Voici comment le décrit une lettre d’Alfred Wachsler : « Il n’était pas seulement notre sauveur, mais notre père dans un pays étranger. Il nous a accueillis à la gare, nous a donné son toit, sa nourriture et la paix. Il nous a dit : « Vous êtes en sécurité maintenant. Reconstruisez votre vie. » » Un témoin raconte que la cour de la maison de Kundan Lal était « pleine de rires d’enfants parlant un mélange d’allemand, d’hindi et de pendjabi ».
Après la guerre
Certaines des familles aidées par Kundan Lal (notamment les Wachsler) ont été internées par les autorités britanniques en Inde, classées administrativement comme enemy aliens (à cause de leur nationalité allemande) et détenues au camp de Purandhar. Plusieurs ne furent libérées qu’en 1946.
Pourtant ce camp n’était pas un camp punitif, mais un centre d’internement civil. Les conditions y étaient dures mais nettement meilleures que dans les camps européens. Kundan Lal a continué à leur envoyer de la nourriture, des vêtements et des livres, et a adressé plusieurs lettres au gouvernement pour demander leur libération. Il n’a pas été entendu, mais il a gardé le contact avec les familles, et les a accueillies à nouveau chez lui à leur libération, en 1946.
Par la suite, les Wachsler sont retournés à Ludhiana, où Kundan Lal les a de nouveau accueillis chez lui. Alfred a rouvert un atelier de menuiserie, où il fabriquait des meubles en teck birman. En 1951, ils ont émigré en Israël, avec leur fils qui avait grandi en Inde.

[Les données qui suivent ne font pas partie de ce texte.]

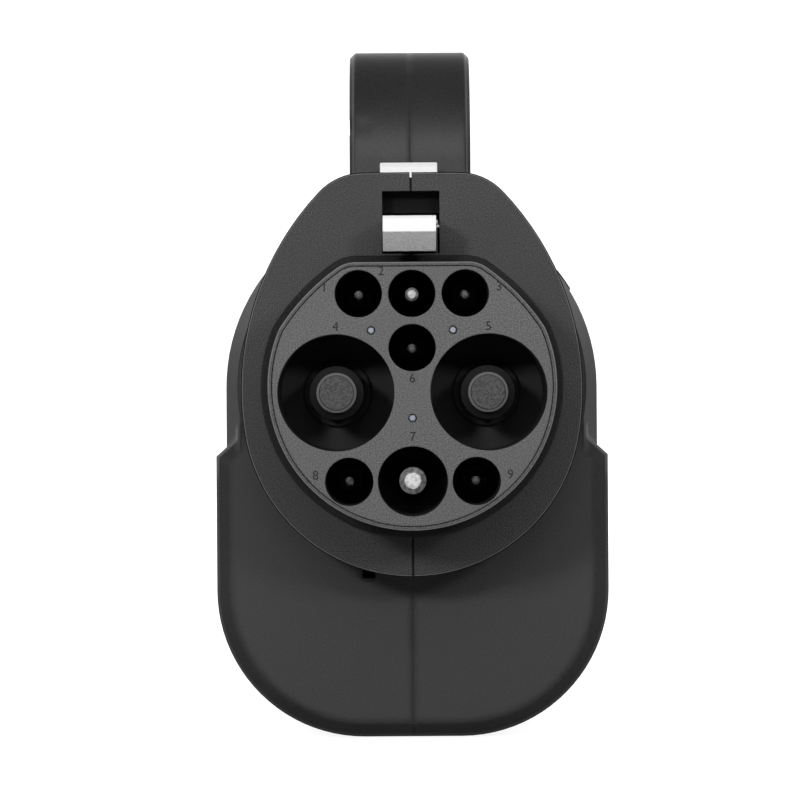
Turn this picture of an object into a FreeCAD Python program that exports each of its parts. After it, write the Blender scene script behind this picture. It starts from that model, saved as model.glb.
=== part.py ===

Hans Losch, qui avait été technicien textile à Vienne, s’est très rapidement intégré dans l’industrie du tissu à Ludhiana. Il a épousé une femme indienne d’origine chrétienne anglo-indienne. Leur fils unique est devenu ingénieur à Bombay. Après l’indépendance, Hans Losch est resté en Inde et a pris la nationalité indienne. Il est décédé à Delhi dans les années 1960.

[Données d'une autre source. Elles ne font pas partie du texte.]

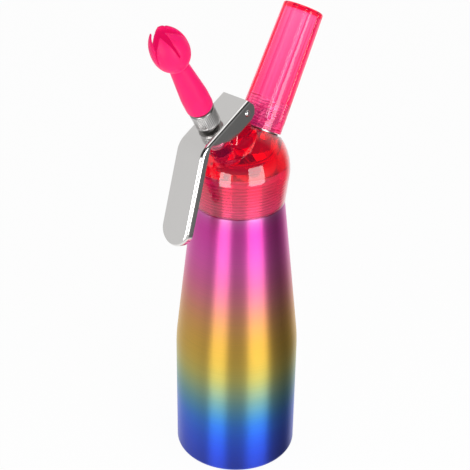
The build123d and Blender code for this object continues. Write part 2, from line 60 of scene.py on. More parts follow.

Siegmund Retter, commerçant en machines-outils, a relancé son activité après la guerre grâce à l’aide financière de Kundan Lal. Il a ouvert un petit atelier d’outillage à Amritsar, qu’il a ensuite transmis à un associé indien. En 1950, il est parti avec sa famille en Australie, où il a retrouvé d’autres réfugiés viennois.

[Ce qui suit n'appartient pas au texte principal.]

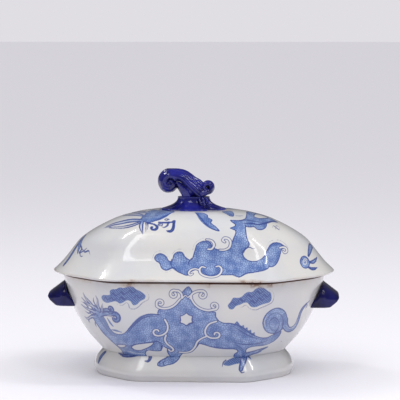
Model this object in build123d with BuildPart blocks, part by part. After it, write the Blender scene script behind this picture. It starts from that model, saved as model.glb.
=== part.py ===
from build123d import *
import math
import os

# Lidded soup tureen of moulded ironstone: an octagonal bowl with bowed ends on a spreading
# pedestal foot, a lug handle at each end, and a domed lid with a scroll finial.
# Millimetres. +X runs along the tureen, -Y is its front, +Z is up. The origin is on the
# surface that the foot stands on, under the middle of the bowl.

# ---- Driving dimensions -------------------------------------------------------------------
# Bowl
rim_length = 304.0  # end to end at the rim
rim_depth = 198.0  # front to back at the rim
rim_height = 117.0  # rim above the table
waist_length = 212.0  # where the bowl meets the foot
waist_depth = 128.0
waist_height = 28.0
bowl_wall = 5.5
bowl_floor = 7.0
rim_round = 1.6  # rounding of the rim's two edges

# Foot
foot_length = 233.0  # at its widest, the top of the plinth band
foot_depth = 150.0
plinth_height = 8.0
plinth_taper = 3.0  # how far the plinth band draws in towards the table
foot_wall = 7.0

# Lid
overhang_end = 11.0  # lid past the bowl's rim, at each end
overhang_side = 8.0  # lid past the bowl's rim, front and back
lip_height = 7.0  # thickness of the lid's rounded edge
dome_height = 73.0  # crown above the bowl's rim
crown_length = 92.0  # flat crown that the finial stands on
crown_depth = 64.0
lid_wall = 6.0

# Locating flange under the lid
flange_clearance = 3.5  # to the bowl's wall, all round
flange_wall = 4.5
flange_drop = 9.0
flange_round = 1.5

# Handles
handle_reach = 17.5  # nose past the bowl's rim
handle_width = 62.0  # at the bowl
handle_nose_width = 40.0
handle_top = 8.5  # below the rim
handle_height = 30.5
handle_nose_drop = 15.5  # nose below the handle's top
handle_chin_set = 11.0  # flat underside stops this far short of the nose
handle_chin_rise = 7.5
handle_edge = 3.0  # rounding of the nose
handle_corner = 8.0  # rounding of its corners in plan

# Finial
skirt_length = 76.0
skirt_depth = 52.0
skirt_edge = 1.5  # thickness of the skirt's rim
neck_length = 37.0
neck_depth = 25.0
neck_height = 15.0  # top of the neck above the crown
scroll_width = 27.0  # front to back
big_curl_radius = 15.5
small_curl_radius = 9.0
big_curl_reach = 27.0  # curl's centre from the neck's axis
small_curl_reach = 16.0
big_curl_rise = 17.0  # curl's centre above the neck's top
small_curl_rise = 11.5
scroll_foot = 16.0  # half the length that stands on the neck
scroll_edge = 2.5  # rounding of the scroll's sides
ridge_slope = math.radians(26)  # of the scroll's back, between its curls

# ---- Shape of the octagonal plan, shared by every section ---------------------------------
# Shares of a section's half length or half depth
panel_share = 0.58  # half width of the front panel
corner_share_x = 0.86  # where a corner panel meets the bowed end
corner_share_y = 0.56
ridge_share = 0.28  # softness of the ridges between panels

# Upright profiles: (share of the height, share of the spread in length, and in depth)
bowl_curve = [
    (0.00, 0.00, 0.00),
    (0.12, 0.21, 0.21),
    (0.26, 0.43, 0.43),
    (0.51, 0.71, 0.71),
    (0.78, 0.91, 0.91),
    (1.00, 1.00, 1.00),
]
foot_curve = [
    (0.00, 1.00, 1.00),
    (0.25, 0.95, 0.86),
    (0.62, 0.60, 0.44),
    (1.00, 0.00, 0.00),
]
dome_curve = [
    (0.00, 1.00, 1.00),
    (0.13, 0.92, 0.875),
    (0.26, 0.855, 0.76),
    (0.38, 0.80, 0.69),
    (0.51, 0.735, 0.635),
    (0.63, 0.64, 0.575),
    (0.76, 0.505, 0.485),
    (0.88, 0.345, 0.32),
    (0.955, 0.18, 0.16),
    (0.985, 0.08, 0.07),
    (1.00, 0.00, 0.00),
]
flare_curve = [
    (0.00, 1.00, 1.00),
    (0.15, 0.62, 0.62),
    (0.35, 0.32, 0.32),
    (0.65, 0.09, 0.09),
    (1.00, 0.00, 0.00),
]


def stations(curve, low_z, high_z, inner, outer):
    """Sections (z, half length, half depth) between an inner and an outer outline."""
    found = []
    for rise, spread_x, spread_y in curve:
        z = low_z + rise * (high_z - low_z)
        half_x = inner[0] + spread_x * (outer[0] - inner[0])
        half_y = inner[1] + spread_y * (outer[1] - inner[1])
        found.append((z, half_x, half_y))
    return found


def inset(profile, wall):
    """The same sections moved in by the wall, square to the profile."""
    moved = []
    for i, (z, half_x, half_y) in enumerate(profile):
        below, above = profile[max(i - 1, 0)], profile[min(i + 1, len(profile) - 1)]
        rise, spread = above[0] - below[0], above[1] - below[1]
        slant = math.hypot(rise, spread)
        side = wall * abs(rise) / slant
        moved.append((z + wall * spread / slant, half_x - side, half_y - side))
    return moved


def section(z, half_x, half_y):
    """The octagonal outline at height z: flat front and back, cut corners and bowed ends."""
    front_x = panel_share * half_x
    corner_x, corner_y = corner_share_x * half_x, corner_share_y * half_y
    with BuildSketch(Plane.XY.offset(z)) as plan:
        with BuildLine():
            Line((-front_x, -half_y), (front_x, -half_y))
            Line((front_x, -half_y), (corner_x, -corner_y))
            ThreePointArc((corner_x, -corner_y), (half_x, 0), (corner_x, corner_y))
            Line((corner_x, corner_y), (front_x, half_y))
            Line((front_x, half_y), (-front_x, half_y))
            Line((-front_x, half_y), (-corner_x, corner_y))
            ThreePointArc((-corner_x, corner_y), (-half_x, 0), (-corner_x, -corner_y))
            Line((-corner_x, -corner_y), (-front_x, -half_y))
        make_face()
        fillet(plan.vertices(), ridge_share * half_y)
    return plan.sketch


def sections(profile):
    return [section(*station) for station in profile]


# ---- Values worked out from the dimensions ------------------------------------------------
rim = (rim_length / 2, rim_depth / 2)
waist = (waist_length / 2, waist_depth / 2)
foot_edge = (foot_length / 2, foot_depth / 2)
foot_base = (foot_edge[0] - plinth_taper, foot_edge[1] - plinth_taper)
brim = (rim[0] + overhang_end, rim[1] + overhang_side)
crown = (crown_length / 2, crown_depth / 2)
lip_middle = rim_height + lip_height / 2
crown_z = rim_height + dome_height
skirt = (skirt_length / 2, skirt_depth / 2)
neck = (neck_length / 2, neck_depth / 2)
neck_z = crown_z + neck_height
nose_x = rim[0] + handle_reach
handle_top_z = rim_height - handle_top
handle_base_z = handle_top_z - handle_height
big_curl = (-big_curl_reach, neck_z + big_curl_rise)
small_curl = (small_curl_reach, neck_z + small_curl_rise)

bowl_profile = stations(bowl_curve, waist_height, rim_height, waist, rim)
foot_profile = stations(foot_curve, plinth_height, waist_height, waist, foot_edge)
dome_profile = stations(dome_curve, lip_middle, crown_z, crown, brim)
lip_profile = [
    (rim_height, brim[0] - lip_height / 2, brim[1] - lip_height / 2),
    (rim_height + lip_height / 6, brim[0] - lip_height / 8, brim[1] - lip_height / 8),
]
mouth = (rim[0] - bowl_wall, rim[1] - bowl_wall)
flange = (mouth[0] - flange_clearance, mouth[1] - flange_clearance)
lid_mouth = (flange[0] - flange_wall, flange[1] - flange_wall)

os.makedirs("parts", exist_ok=True)

# ---- Bowl ---------------------------------------------------------------------------------
with BuildPart() as bowl_body:
    loft(sections(bowl_profile))

with BuildPart() as bowl_cavity:
    above_rim = (rim_height + bowl_wall, *mouth)
    loft(sections(inset(bowl_profile, bowl_wall)[:-1] + [above_rim]))
    split(bisect_by=Plane.XY.offset(waist_height + bowl_floor), keep=Keep.TOP)

with BuildPart() as bowl:
    add(bowl_body.part)
    add(bowl_cavity.part, mode=Mode.SUBTRACT)
    fillet(bowl.faces().sort_by(Axis.Z)[-1].edges(), rim_round)
bowl.part.label = "bowl"
export_step(bowl.part, "parts/bowl.step")

# ---- Foot: a hollow pedestal that the bowl's floor closes ----------------------------------
with BuildPart() as foot:
    loft(sections([(0, *foot_base), (plinth_height, *foot_edge)]))
    loft(sections(foot_profile))
    hollow = [(0, *foot_base)] + foot_profile
    loft(
        sections([(z, half_x - foot_wall, half_y - foot_wall) for z, half_x, half_y in hollow]),
        mode=Mode.SUBTRACT,
    )
foot.part.label = "foot"
export_step(foot.part, "parts/foot.step")

# ---- Handles: solid lugs whose inner face is the bowl's own wall ---------------------------
with BuildPart() as handle_right:
    with BuildSketch(Plane.XZ) as lug_side:
        with BuildLine():
            Polyline(
                (waist[0], handle_top_z),
                (rim[0] - handle_edge, handle_top_z),
                (nose_x, handle_top_z - handle_nose_drop),
                (nose_x - handle_chin_set / 4, handle_base_z + handle_chin_rise),
                (nose_x - handle_chin_set, handle_base_z),
                (waist[0], handle_base_z),
                close=True,
            )
        make_face()
        fillet(lug_side.vertices().filter_by_position(Axis.X, rim[0], nose_x), handle_edge)
    extrude(amount=handle_width / 2, both=True)
    with BuildSketch(Plane.XY.offset(handle_base_z)) as lug_plan:
        with BuildLine():
            Polyline(
                (waist[0], -handle_width / 2),
                (rim[0], -handle_width / 2),
                (nose_x, -handle_nose_width / 2),
                (nose_x, handle_nose_width / 2),
                (rim[0], handle_width / 2),
                (waist[0], handle_width / 2),
                close=True,
            )
        make_face()
        fillet(lug_plan.vertices().filter_by_position(Axis.X, rim[0], nose_x), handle_corner)
    extrude(amount=handle_height, mode=Mode.INTERSECT)
    add(bowl_body.part, mode=Mode.SUBTRACT)
handle_right.part.label = "handle_right"
export_step(handle_right.part, "parts/handle_right.step")

with BuildPart() as handle_left:
    add(handle_right.part.mirror(Plane.YZ))
handle_left.part.label = "handle_left"
export_step(handle_left.part, "parts/handle_left.step")

# ---- Lid: a domed shell whose rounded lip rests on the bowl's rim --------------------------
with BuildPart() as lid_cavity:
    roof = [s for s in inset(dome_profile, lid_wall) if s[1] < lid_mouth[0] and s[2] < lid_mouth[1]]
    loft(sections([(rim_height, *lid_mouth)] + roof))

with BuildPart() as lid:
    loft(sections(lip_profile + dome_profile[:1]))
    loft(sections(dome_profile))
    add(lid_cavity.part, mode=Mode.SUBTRACT)
lid.part.label = "lid"
export_step(lid.part, "parts/lid.step")

# ---- Flange: the ring under the lid that drops into the bowl's mouth -----------------------
with BuildPart() as lid_flange:
    flange_foot = rim_height - flange_drop
    extrude(section(flange_foot, *flange), amount=flange_drop)
    extrude(section(flange_foot, *lid_mouth), amount=flange_drop, mode=Mode.SUBTRACT)
    fillet(lid_flange.faces().sort_by(Axis.Z)[0].edges(), flange_round)
lid_flange.part.label = "lid_flange"
export_step(lid_flange.part, "parts/lid_flange.step")

# ---- Finial: a flared skirt and neck, and the scroll that they carry ------------------------
with BuildPart() as finial_base:
    with BuildSketch(Plane.XY.offset(crown_z)):
        Ellipse(*skirt)
    extrude(amount=skirt_edge)
    for z, half_x, half_y in stations(flare_curve, crown_z + skirt_edge, neck_z, neck, skirt):
        with BuildSketch(Plane.XY.offset(z)):
            Ellipse(half_x, half_y)
    loft()
finial_base.part.label = "finial_base"
export_step(finial_base.part, "parts/finial_base.step")

with BuildPart() as finial_scroll:
    with BuildSketch(Plane.XZ):
        with Locations(big_curl):
            Circle(big_curl_radius)
        with Locations(small_curl):
            Circle(small_curl_radius)
        with BuildLine():
            Polyline(
                (-scroll_foot, neck_z),
                (scroll_foot, neck_z),
                small_curl,
                (small_curl[0] - small_curl_radius, small_curl[1] + small_curl_radius / 2),
                (big_curl[0] + big_curl_radius * math.sin(ridge_slope),
                 big_curl[1] + big_curl_radius * math.cos(ridge_slope)),
                big_curl,
                close=True,
            )
        make_face()
    extrude(amount=scroll_width / 2, both=True)
    sides = finial_scroll.faces().filter_by(Axis.Y)
    fillet(sides.edges().filter_by_position(Axis.Z, neck_z + 0.1, neck_z + 100), scroll_edge)
finial_scroll.part.label = "finial_scroll"
export_step(finial_scroll.part, "parts/finial_scroll.step")
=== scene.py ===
import math

import bmesh
import bpy
import numpy as np
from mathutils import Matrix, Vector


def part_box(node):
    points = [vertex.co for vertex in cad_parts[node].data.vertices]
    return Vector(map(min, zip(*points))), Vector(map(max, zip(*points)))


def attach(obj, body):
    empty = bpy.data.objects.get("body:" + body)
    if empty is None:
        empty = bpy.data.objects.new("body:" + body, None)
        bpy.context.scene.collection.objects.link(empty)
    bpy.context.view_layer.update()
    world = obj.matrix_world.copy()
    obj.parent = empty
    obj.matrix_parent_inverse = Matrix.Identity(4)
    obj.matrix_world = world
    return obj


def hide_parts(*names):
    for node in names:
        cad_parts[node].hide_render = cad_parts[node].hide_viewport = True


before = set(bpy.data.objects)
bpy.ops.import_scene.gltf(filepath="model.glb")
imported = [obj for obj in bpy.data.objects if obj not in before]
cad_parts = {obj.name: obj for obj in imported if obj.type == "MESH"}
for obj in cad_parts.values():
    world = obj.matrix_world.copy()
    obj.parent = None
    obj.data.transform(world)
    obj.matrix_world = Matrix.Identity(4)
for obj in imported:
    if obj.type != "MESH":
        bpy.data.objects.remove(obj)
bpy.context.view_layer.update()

# A lidded soup tureen: white ironstone with blue printed ornament, cobalt handles and finial.
# Shapes are worked out in millimetres in the frame's axes and made in metres.
MM = 0.001


def box_mm(node):
    """A node's lowest and highest corners in millimetres."""
    low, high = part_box(node)
    return np.array(low) / MM, np.array(high) / MM


def link(name, data):
    """A new object in the scene."""
    made = bpy.data.objects.new(name, data)
    bpy.context.scene.collection.objects.link(made)
    return made


bowl_low, bowl_high = box_mm("bowl")
_, foot_high = box_mm("foot")
lid_low, lid_high = box_mm("lid")
base_low, base_high = box_mm("finial_base")
scroll_low, scroll_high = box_mm("finial_scroll")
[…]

Alfred et Siegfried Schafranek ont fondé une fabrique de contre-plaqué à Bombay (Mumbai), qui a prospéré dans les années 1950. Puis Siegfried est reparti en Europe après la mort de sa femme, et Alfred est resté en Inde jusqu’à sa mort en 1965.
Fritz Weiss, juriste viennois, a refait sa vie à Calcutta, où il a travaillé comme conseiller juridique pour une entreprise britannique. Il a épousé une femme juive originaire de Bagdad, issue de la communauté juive irakienne de Calcutta. Il est mort en 1958, mais ses descendants ont gardé la mémoire de Kundan Lal, et son fils, avocat à Tel-Aviv, a contribué aux recherches de Gupta dans les années 2000.
Toutes ces familles ont gardé le souvenir de Kundan Lal comme d’un homme silencieux, sans vanité, et d’une droiture absolue. Elles ont correspondu entre elles pendant des décennies, formant une sorte de petite diaspora « de Ludhiana », entre Israël, l’Australie, l’Inde et l’Angleterre. Certaines lettres échangées à l’occasion des fêtes juives comportaient la mention : « À l’homme qui nous a rendu notre lendemain. »
Et pourtant, étonnamment, il ne figure pas encore parmi les « justes parmi les nations ». Gupta, le petit-fils de Kundan Lal, travaille avec des historiens israéliens et indiens pour constituer un dossier complet, contenant des copies de passeports autrichiens, des lettres de remerciement et des photographies de groupe prises à Ludhiana, dans l’intention de soumettre le dossier à Yad Vashem avant 2026. Si les témoignages des descendants Wachsler et Retter sont jugés recevables, il pourrait alors être le premier Indien à recevoir officiellement ce titre.